In fact, his clients are something of a secret society.

"I went to a dinner party once and a very attractive lady from Chicago, whom I'd never seen before, came up to me and said, 'I think we have a friend in common,'" recalls Oatsie Charles. "We both had Martin's bags and we've been friends ever since. You always pick out people in airports and restaurants all over the country who have his bags. It's like the old Belgian shoes - you have a common bond. It's just like a little club.

"I have a bag beside me now that's been around the world with the many times. They just don't lose their style. They keep their shape and I'm very hard on bags; they are always stuffed full."

"It's my one extravagance," says Polly Fritchey of Georgetown, who just added another Van Schaak to her collection, which goes back 30 years.
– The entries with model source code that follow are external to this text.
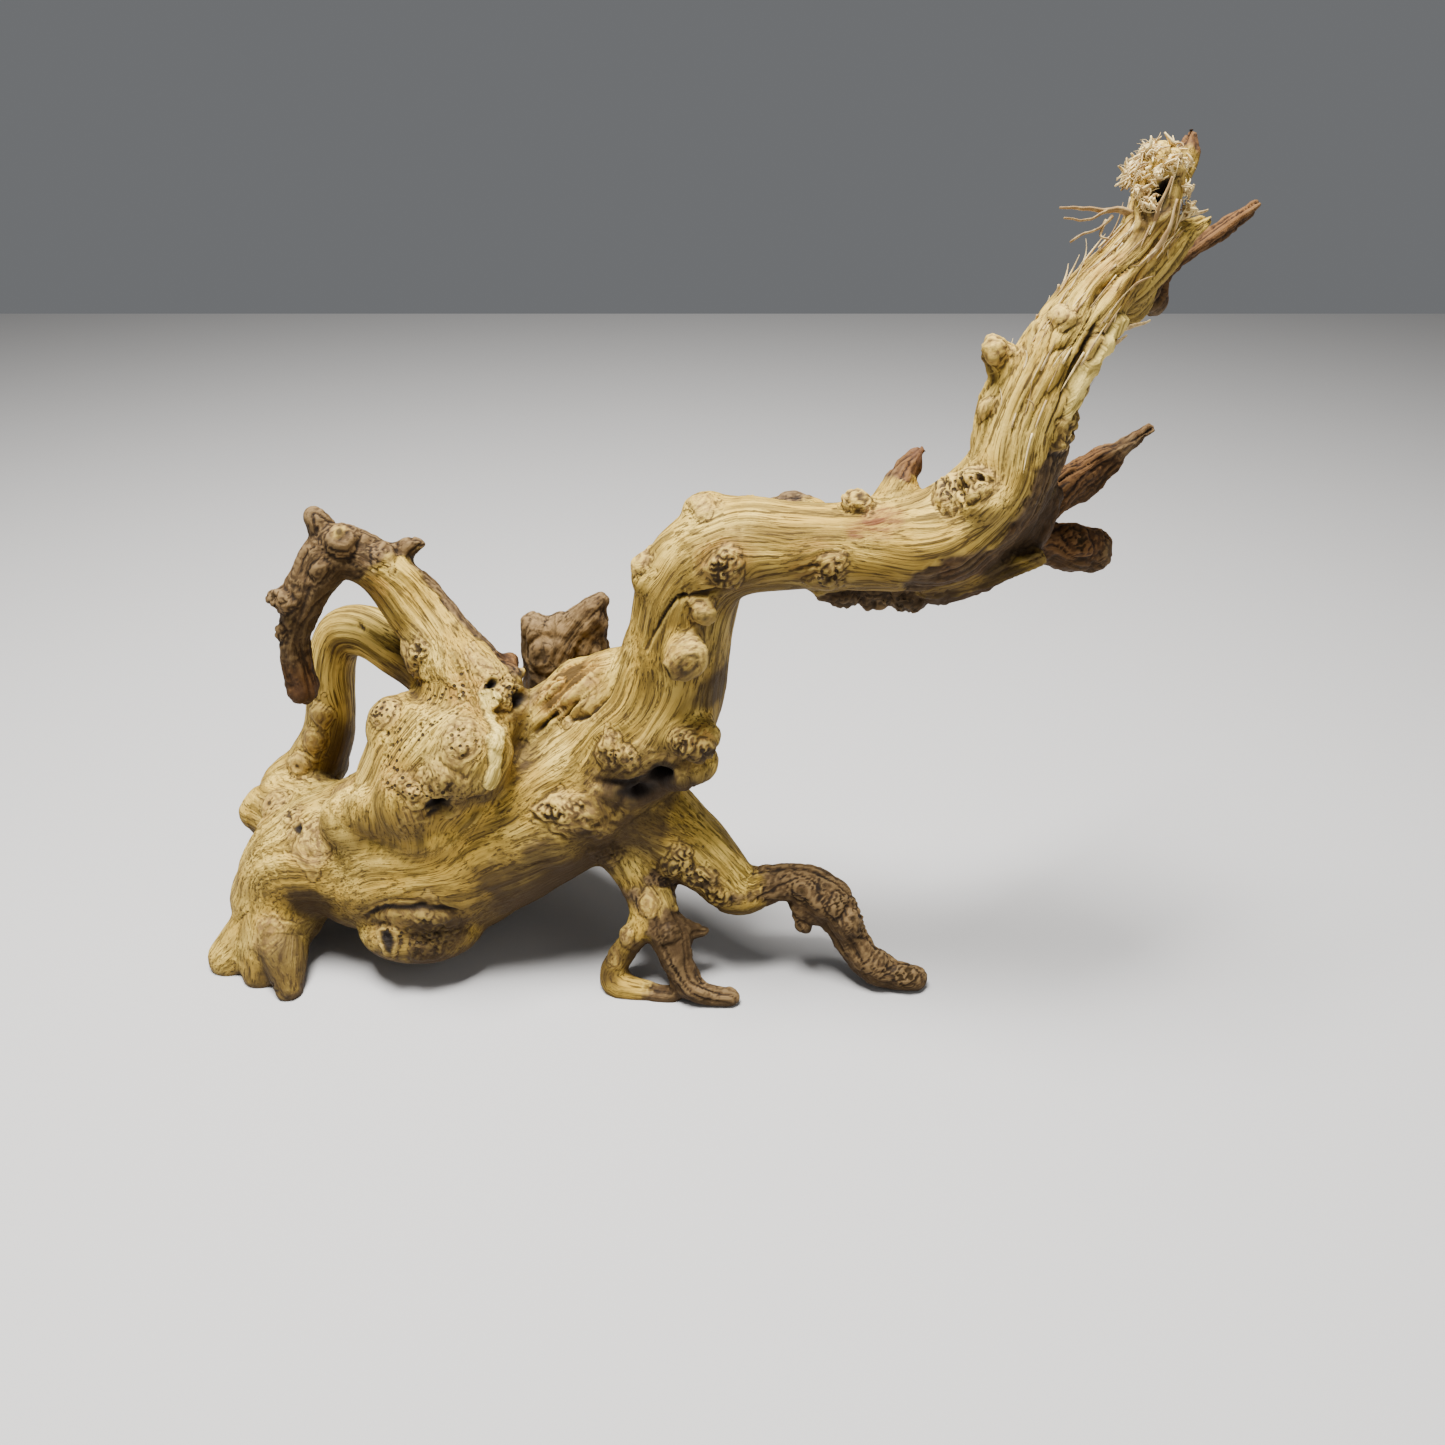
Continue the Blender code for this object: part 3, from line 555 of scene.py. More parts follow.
lines = [    # raised strips and cracks: route, half width, height, name
    ([(-63, -22, 129), (-57, -30, 125), (-59, -37, 120)], 4.4, 1.6, "flake"),
    ([(-58, -33, 123), (-59, -40, 117), (-62, -44, 103)], 3.0, 1.6, "flake"),
    ([(-12, -21, 145), (-17, -24, 132), (-25, -23, 123), (-34, -18, 118)], 1.2, -2.6, "crack"),
    ([(-34, -14, 124), (-43, -15, 116), (-49, -14, 109)], 1.1, -2.2, "crack"),
    ([(-10, -30, 140), (-1, -32, 157), (5, -35, 170), (11, -38, 180), (28, -41, 184),
      (38, -42, 183), (48, -43, 191), (62, -43, 195), (80, -44, 197)], 1.0, -2.0, "crack"),
    ([(14, -38, 184), (10, -40, 172), (5, -38, 160)], 0.9, -1.4, "crack"),
    ([(-128, 22, 145), (-121, 20, 136), (-114, 16, 128)], 1.3, -2.2, "crack"),
    ([(142, -41, 279), (153, -37, 293)], 0.9, -1.2, "crack"),
    ([(122, -47, 240), (127, -46, 256), (132, -44, 268)], 0.8, -1.0, "crack"),
    ([(136, -45, 252), (139, -44, 261), (145, -42, 276)], 2.0, -3.2, "crack"),
    ([(139, -42, 236), (133, -46, 226), (128, -47, 218), (124, -48, 212), (117, -49, 204),
      (110, -48, 199), (96, -46, 192)], 1.3, -2.6, "crack"),
    ([(-100, -38, 94), (-88, -44, 90), (-74, -44, 93), (-60, -42, 99)], 2.4, -2.6, "crack"),
    ([(-45, -40, 103), (-31, -42, 101), (-9, -38, 100), (6, -36, 104)], 2.6, -3.0, "crack"),
    ([(-9, -38, 98), (-15, -40, 87), (-24, -42, 79), (-38, -42, 78)], 2.0, -2.4, "crack"),
    ([(-132, -40, 30), (-112, -46, 44), (-96, -48, 46), (-82, -46, 42)], 2.4, -2.4, "crack"),
    ([(-118, -48, 36), (-104, -50, 32), (-92, -50, 29)], 1.8, -1.6, "crack"),
    ([(-157, -40, 59), (-130, -44, 59), (-103, -46, 69), (-80, -46, 82), (-55, -46, 94)],
     4.5, 1.0, "fold"),
    ([(-132, -44, 46), (-104, -48, 55), (-74, -48, 65), (-45, -44, 72), (-24, -40, 75)],
     3.6, 1.2, "fold"),
    ([(-150, -42, 52), (-124, -44, 50), (-92, -48, 62), (-60, -46, 76)], 3.0, -0.8, "fold"),
    ([(153, -37, 274), (147, -42, 265), (143, -44, 256), (141, -46, 247)], 2.8, 2.4, "flake"),
    ([(116, -35, 262), (114, -36, 252), (116, -37, 242)], 2.6, 1.6, "fold"),
    ([(0, 6, 110), (10, 4, 140), (14, 0, 170)], 1.4, -1.8, "crack"),
    ([(-150, 20, 60), (-120, 34, 62), (-90, 42, 70)], 1.5, -1.8, "crack"),
    ([(146, -18, 262), (152, -17, 284), (160, -14, 300)], 1.4, -1.8, "crack"),
]
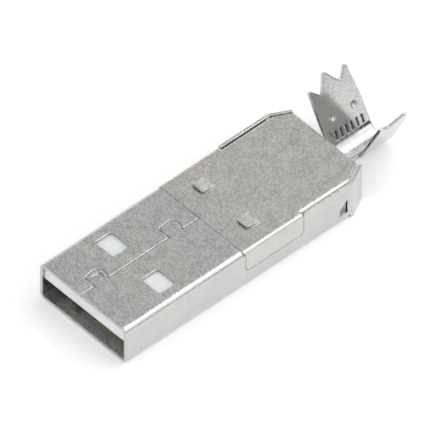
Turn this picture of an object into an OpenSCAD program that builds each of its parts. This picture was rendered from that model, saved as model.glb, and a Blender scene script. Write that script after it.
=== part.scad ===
// USB-A plug for soldering to a cable: one folded sheet-metal shell with a
// cable claw, a clip-on sheet-metal lid, a plastic insulator and four contacts.
// The origin is the centre of the mouth opening, +Y runs towards the cable and
// +Z is the side with the folded seam. The plug rests on its underside.

/* [Shell tube] */
// Outside width of the plug
plug_w = 12; // [10:0.1:16]
// Outside height of the plug
plug_h = 4.5; // [4.4:0.05:6]
// Thickness of the shell's sheet
sheet = 0.3; // [0.2:0.01:0.4]
// Outside radius of the shell's long bends
bend_r = 0.55; // [0.45:0.01:0.8]
// Length of the closed tube, from the mouth to the lid
tube_l = 14.95; // [14:0.05:18]
// Distance from the mouth to the front edge of the spring windows
window_y = 5.6; // [4.5:0.1:7]
// Length of each spring window
window_l = 2.15; // [1.5:0.05:2.5]
// Width of each spring window
window_w = 2.55; // [2:0.05:3]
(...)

Since he sold his first handbag to the wife of the Dutch ambassador, Van Scaak (who is half Dutch, half Belgian) has been purveying his bags in person to women in New York, Chicago, Philadelphia, Wilmington, Pittsburgh and elsewhere. He usually sells from a hotel room and spends 3 1/2 months each in Texas and California every year taking orders. "I would never allow stores to sell my bags," he says.

"I feel my things are for a group of people with taste and, unfortunately, for the people who also have the means to buy them. Each city in the United States has only a handful of people who can appreciate and buy them, like jewelry."

It's not difficult to spot a Van Schaak once you've had a close look at the 100-plus samples he travels with. Not that he puts any kind of initials on it. ("I wouldn't put my own initials on someone's bag, even if a customer asked me to do it," he says.)

The look (and the cost), he says, is in the workmanship. He keeps six craftsmen busy in New York filling the orders he takes. It's also in the materials - bookbinding leathers, expensive imported skins like lizard and reindeer, brocades, silks and satins.

A typical order: a "swagger" style bag in coral colored lizard with a cigarette pouch inside, five sets of extra handles and satin lining, with the customary lipstick pouch change purse and gold-plated handle-holders. Cost: $595.

Van Schaak says most of his customers still have their first Van Schaak bag and he is constantly getting bags in the mail for repair or restoration.

"Some are in such bad state when I get them," he says, "I feel like sending them back with a note saying 'Why don't you give this to the Salvation Army or your mind,' but some women are so attached to them."

His fans didn't disappoint him last week. Van Schaak may be one of the few people around who can say that with his sale of 17 handbags, business was booming.